With these risks outlined, it is key to note that Compound has many publicly disclosed security audits by reputable agencies and has not yet had any security breaches of its smart contracts. Nexus Mutual also has insurance policies that can be taken out to cover Compound smart contracts, to protect against the case of loss.
Recent Developments for Compound
Compound Treasury – This is one of the latest initiatives of 2021 to help support and drive the adoption of institutional DeFi. Compound Treasury allows institutions to get involved in the higher yields presented by DeFi over traditional finance. Firms can earn a 4% APR in their Compound Treasury account. Compound is in cooperation with Fireblocks, Circle, and Coinbase to create a rail for institutional flow to easily convert US dollars to USDC, which is the stablecoin created by Circle, backed by US dollar reserves, and administered by Coinbase. Compound and Fireblocks are also in partnership which recently introduced Institutional Crypto Saving Accounts.
Prior to listing Compound on the VirgoCX Platform, VirgoCX performed due diligence on Compound and determined that Compound is unlikely to be a security or derivative under Canadian securities legislation. VirgoCX’s analysis including reviewing publicly available information on the following:
- The creation, governance, and location of Compound and/or its primary development team;
- The supply, demand, maturity and liquidity of Compound; and
- Legal and regulatory risks associated with Compound.
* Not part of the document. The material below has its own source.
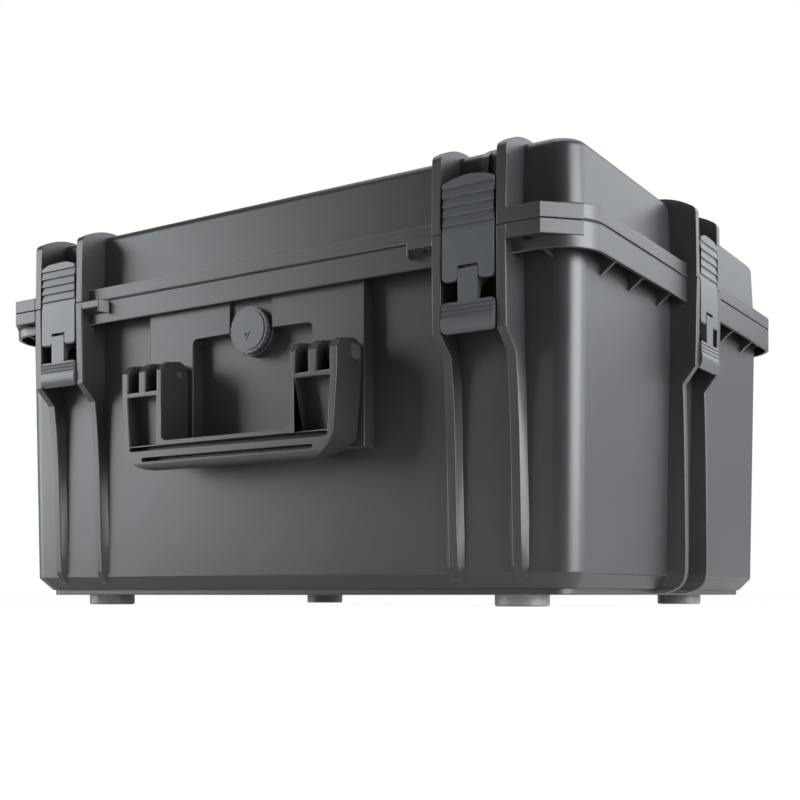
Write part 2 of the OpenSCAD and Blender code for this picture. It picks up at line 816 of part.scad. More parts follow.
module lid_shell() {
    arm_x = barrel_w / 2 - rib_t / 2;
    lid_lug_h = lid_band_h - rebate_h;
    color(shell_grey)
        difference() {
            union() {
                lid_body();
                difference() {
                    lid_band();
                    for (side = [-1, 1])
                        at_hinge(side)
                            bar_x(2 * pair_h + 1, hinge_in, hinge_z, hinge_gap_r);
                }
                corner_lugs(part_z + part_gap, part_z + part_gap + lid_lug_h, pair_h + 0.5);
                for (i = [0 : 3])
                    at_latch(i) {
                        lid_rib_pair(rib_x, rib_t);
                        along_x(mid_rib_t)
                            mid_rib_profile();
                    }
                for (side = [-1, 1])
                    at_hinge(side) {
                        lid_rib_pair(arm_x, rib_t);
                        bar_x(barrel_w, hinge_in, hinge_z, knuckle_r);
                        translate([-barrel_w / 2, hinge_in, part_gap])
                            cube([barrel_w, band_set, knuckle_r - 0.2]);
                    }
            }
            lid_cavity();
            gasket_ring(0, part_z, groove_depth);
            lock_holes(part_z - 1, part_z + lid_band_h + 2);
            for (side = [-1, 1])
                at_hinge(side)
                    bar_x(2 * pair_h + 2, hinge_in, hinge_z, pin_r + fit);
        }
}

module lid_gasket() {
    color(rubber_grey)
        gasket_ring(0.2, part_z + groove_depth - gasket_t, gasket_t);
}

// ---------- pins ----------

module hinge_pins() {
    color(steel_grey)
        for (side = [-1, 1])
            at_hinge(side)
                bar_x(2 * pair_h, hinge_in, hinge_z, pin_r);
}

module latch_pins() {
    color(steel_grey)
        for (i = [0 : 3])
            at_latch(i)
                bar_x(2 * (pair_h + pin_flush), pin_in, -pin_down, pin_r);
}

// ---------- latch ----------

// Lever seen from the side: plate with stepped ridges and a hook over the lid band
module lever_profile() {
    difference() {
        union() {
            polygon([
                [0, -lever_down], [lever_t - 1, -lever_down], [lever_t, -lever_down + 2],
                [pin_in - 2, -pin_down - eye_r + 0.4], [pin_in, -pin_down - eye_r],
                [pin_in, -pin_down + eye_r], [lever_t, -pin_down + eye_r],
                [lever_t, hook_z], [hook_in, hook_z], [hook_in, hook_z + hook_h - 2],
                [hook_in - 2, hook_z + hook_h], [lever_t, hook_z + hook_h + 4],
                [lever_t, lever_up], [0, lever_up]
            ]);
            translate([pin_in, -pin_down])
                circle(r = eye_r, $fn = round_fn);
        }
        for (k = [0 : 4])
            translate([0, k * ridge_h - 1.2])
                polygon([
                    [-1, 0], [0, 0], [ridge_t, ridge_h - 1.1],
                    [0, ridge_h - 0.4], [-1, ridge_h - 0.4]
                ]);
        polygon([[-1, lever_up - 3], [1.5, lever_up + 1], [-1, lever_up + 1]]);
        polygon([[-1, -lever_down - 1], [1.2, -lever_down - 1], [-1, -lever_down + 3]]);
    }
}

// Lever seen from the front: arched top, two prongs with rounded ends
module lever_outline() {
    sag = 5;
    arch_r = (pow(lever_w / 2, 2) + sag * sag) / (2 * sag);
    intersection() {
        translate([0, lever_up - arch_r])
            circle(r = arch_r, $fn = 96);
        translate([-lever_w / 2, -lever_down + 5])
            square([lever_w, lever_up + lever_down]);
    }
    for (s = [-1, 1])
        translate([s * prong_x, -lever_down + 8])
            round_rect(prong_w, 16, 4);
}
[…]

Statutory Rights under Securities Legislation
VirgoCX is offering Crypto Contracts on crypto assets in reliance on a prospectus exemption contained in the exemptive relief decision Re VirgoCX Inc. dated May 30, 2022 (the Decision). Please be aware that the statutory rights in section 130.1 of the Securities Act (Ontario), and, if applicable, similar statutory rights under the securities legislation of each other province and territory in Canada, do not apply in respect of the Crypto Fact Sheet to the extent a Crypto Contract is distributed under the prospectus relief in the Decision.